== WORK TO COMPLETE ==
Copy out each line that includes the word "remove".

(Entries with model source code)
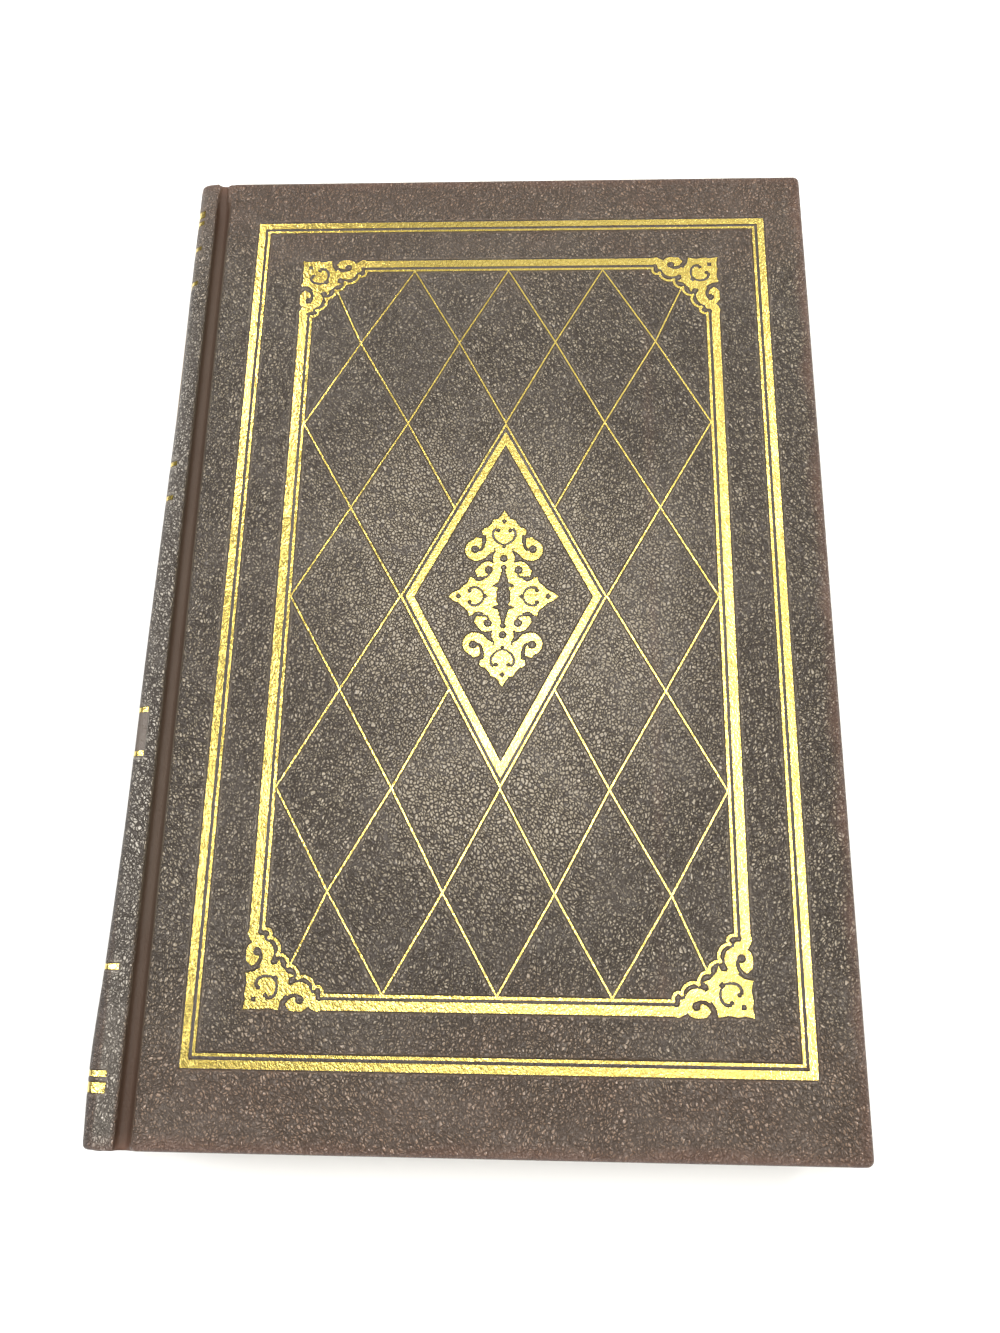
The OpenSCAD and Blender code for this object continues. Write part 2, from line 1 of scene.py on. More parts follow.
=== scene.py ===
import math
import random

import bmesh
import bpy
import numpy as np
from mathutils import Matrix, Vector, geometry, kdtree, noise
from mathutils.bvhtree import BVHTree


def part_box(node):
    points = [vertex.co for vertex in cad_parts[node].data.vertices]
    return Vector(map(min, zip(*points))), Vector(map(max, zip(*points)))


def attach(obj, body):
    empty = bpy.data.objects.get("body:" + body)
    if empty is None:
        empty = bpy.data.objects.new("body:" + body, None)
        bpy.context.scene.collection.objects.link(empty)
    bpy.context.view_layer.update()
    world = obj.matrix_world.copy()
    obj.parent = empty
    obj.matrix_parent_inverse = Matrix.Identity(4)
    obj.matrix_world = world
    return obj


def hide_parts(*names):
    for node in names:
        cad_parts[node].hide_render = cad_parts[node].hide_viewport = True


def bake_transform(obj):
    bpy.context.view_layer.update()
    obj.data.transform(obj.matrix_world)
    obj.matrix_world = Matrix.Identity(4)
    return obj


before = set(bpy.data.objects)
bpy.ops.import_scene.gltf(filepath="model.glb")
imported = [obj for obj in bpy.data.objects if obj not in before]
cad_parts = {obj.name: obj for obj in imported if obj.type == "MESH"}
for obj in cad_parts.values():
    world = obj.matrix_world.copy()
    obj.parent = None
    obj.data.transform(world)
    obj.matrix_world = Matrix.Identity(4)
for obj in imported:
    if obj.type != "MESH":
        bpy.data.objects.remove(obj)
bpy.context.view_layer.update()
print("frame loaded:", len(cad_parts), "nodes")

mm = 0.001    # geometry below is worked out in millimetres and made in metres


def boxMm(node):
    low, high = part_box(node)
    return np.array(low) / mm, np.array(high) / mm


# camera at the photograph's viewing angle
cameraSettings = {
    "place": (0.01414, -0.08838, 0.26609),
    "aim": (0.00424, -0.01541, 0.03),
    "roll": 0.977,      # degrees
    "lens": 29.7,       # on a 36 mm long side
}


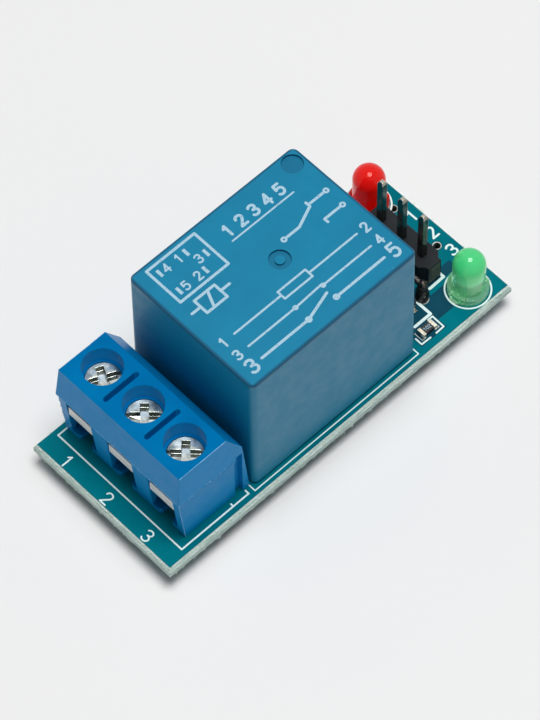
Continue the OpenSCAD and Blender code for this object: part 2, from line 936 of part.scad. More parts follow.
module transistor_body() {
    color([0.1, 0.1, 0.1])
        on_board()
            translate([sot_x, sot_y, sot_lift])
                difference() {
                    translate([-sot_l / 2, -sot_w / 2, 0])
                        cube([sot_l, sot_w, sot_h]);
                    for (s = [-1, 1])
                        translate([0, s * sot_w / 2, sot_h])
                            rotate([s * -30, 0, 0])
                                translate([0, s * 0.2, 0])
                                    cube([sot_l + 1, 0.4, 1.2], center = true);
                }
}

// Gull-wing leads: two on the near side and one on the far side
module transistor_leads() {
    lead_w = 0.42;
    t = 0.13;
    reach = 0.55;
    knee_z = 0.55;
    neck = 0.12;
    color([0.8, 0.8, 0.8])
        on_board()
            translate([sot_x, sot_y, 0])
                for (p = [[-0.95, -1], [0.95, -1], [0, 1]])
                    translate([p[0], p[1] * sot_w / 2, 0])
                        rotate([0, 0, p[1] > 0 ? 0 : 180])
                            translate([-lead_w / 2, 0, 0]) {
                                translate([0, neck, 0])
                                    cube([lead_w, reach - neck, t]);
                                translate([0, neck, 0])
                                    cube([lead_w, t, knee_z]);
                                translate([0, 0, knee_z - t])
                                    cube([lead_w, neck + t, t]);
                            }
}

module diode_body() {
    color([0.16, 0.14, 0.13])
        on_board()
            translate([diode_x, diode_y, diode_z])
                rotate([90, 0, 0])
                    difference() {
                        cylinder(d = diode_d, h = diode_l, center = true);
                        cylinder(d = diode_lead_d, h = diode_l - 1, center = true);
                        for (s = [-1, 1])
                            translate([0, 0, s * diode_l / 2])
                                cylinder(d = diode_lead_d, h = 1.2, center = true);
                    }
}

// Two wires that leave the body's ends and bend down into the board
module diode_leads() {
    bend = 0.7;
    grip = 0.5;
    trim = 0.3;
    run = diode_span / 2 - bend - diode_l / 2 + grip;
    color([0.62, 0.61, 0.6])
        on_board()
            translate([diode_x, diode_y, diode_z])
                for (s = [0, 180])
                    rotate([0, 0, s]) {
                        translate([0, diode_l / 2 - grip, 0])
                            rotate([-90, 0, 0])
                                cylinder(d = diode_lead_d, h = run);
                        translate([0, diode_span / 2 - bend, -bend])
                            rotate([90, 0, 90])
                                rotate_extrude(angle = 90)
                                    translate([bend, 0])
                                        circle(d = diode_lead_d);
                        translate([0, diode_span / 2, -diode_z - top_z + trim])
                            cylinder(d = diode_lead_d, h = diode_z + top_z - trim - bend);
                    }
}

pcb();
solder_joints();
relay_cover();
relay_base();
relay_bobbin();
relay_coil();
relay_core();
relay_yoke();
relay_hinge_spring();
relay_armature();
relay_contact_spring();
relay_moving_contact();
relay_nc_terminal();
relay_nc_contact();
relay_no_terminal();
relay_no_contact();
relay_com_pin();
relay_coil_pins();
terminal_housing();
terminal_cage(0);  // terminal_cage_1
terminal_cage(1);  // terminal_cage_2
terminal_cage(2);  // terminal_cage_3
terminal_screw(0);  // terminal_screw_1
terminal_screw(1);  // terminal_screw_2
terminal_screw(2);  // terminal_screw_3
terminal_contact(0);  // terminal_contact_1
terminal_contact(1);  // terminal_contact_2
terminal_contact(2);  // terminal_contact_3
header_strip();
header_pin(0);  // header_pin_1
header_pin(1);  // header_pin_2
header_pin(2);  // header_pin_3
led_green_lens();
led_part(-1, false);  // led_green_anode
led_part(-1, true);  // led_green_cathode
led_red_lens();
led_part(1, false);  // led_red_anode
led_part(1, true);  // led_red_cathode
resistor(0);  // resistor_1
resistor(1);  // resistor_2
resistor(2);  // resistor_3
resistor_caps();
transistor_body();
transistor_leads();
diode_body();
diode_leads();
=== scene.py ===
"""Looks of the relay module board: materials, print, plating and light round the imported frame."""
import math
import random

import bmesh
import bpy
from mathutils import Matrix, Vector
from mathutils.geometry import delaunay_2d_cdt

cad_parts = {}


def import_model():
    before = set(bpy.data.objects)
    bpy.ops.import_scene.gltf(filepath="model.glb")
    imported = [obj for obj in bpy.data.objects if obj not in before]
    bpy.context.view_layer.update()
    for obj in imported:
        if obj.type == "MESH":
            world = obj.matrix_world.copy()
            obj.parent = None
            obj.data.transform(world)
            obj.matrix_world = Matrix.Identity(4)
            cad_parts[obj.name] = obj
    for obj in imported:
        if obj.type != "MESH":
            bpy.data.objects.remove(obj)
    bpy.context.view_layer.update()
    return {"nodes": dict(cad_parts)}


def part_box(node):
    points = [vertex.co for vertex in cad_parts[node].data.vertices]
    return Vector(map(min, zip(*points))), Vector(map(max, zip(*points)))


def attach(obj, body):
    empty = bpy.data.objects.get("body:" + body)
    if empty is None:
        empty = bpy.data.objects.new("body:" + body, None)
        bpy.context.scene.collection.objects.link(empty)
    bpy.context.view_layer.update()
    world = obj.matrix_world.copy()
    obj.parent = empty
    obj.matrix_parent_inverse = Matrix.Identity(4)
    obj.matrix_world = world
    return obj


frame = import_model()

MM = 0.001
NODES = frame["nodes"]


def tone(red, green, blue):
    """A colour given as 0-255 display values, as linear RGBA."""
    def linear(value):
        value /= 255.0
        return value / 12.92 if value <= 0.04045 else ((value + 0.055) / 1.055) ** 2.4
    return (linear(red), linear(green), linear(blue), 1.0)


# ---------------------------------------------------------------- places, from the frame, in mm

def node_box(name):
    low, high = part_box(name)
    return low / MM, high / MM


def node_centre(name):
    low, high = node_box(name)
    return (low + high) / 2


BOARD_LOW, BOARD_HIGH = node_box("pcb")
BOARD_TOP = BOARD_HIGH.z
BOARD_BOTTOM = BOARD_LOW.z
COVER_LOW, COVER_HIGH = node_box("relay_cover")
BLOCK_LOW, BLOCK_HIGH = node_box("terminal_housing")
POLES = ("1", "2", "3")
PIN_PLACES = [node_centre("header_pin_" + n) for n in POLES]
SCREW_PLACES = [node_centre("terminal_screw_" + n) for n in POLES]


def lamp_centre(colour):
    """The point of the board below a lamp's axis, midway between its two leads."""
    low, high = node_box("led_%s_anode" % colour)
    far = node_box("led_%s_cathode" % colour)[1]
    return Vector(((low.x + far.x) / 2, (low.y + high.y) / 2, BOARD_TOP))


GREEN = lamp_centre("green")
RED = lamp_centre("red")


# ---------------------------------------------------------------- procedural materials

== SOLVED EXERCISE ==
        bpy.data.objects.remove(obj)
            bpy.data.objects.remove(obj)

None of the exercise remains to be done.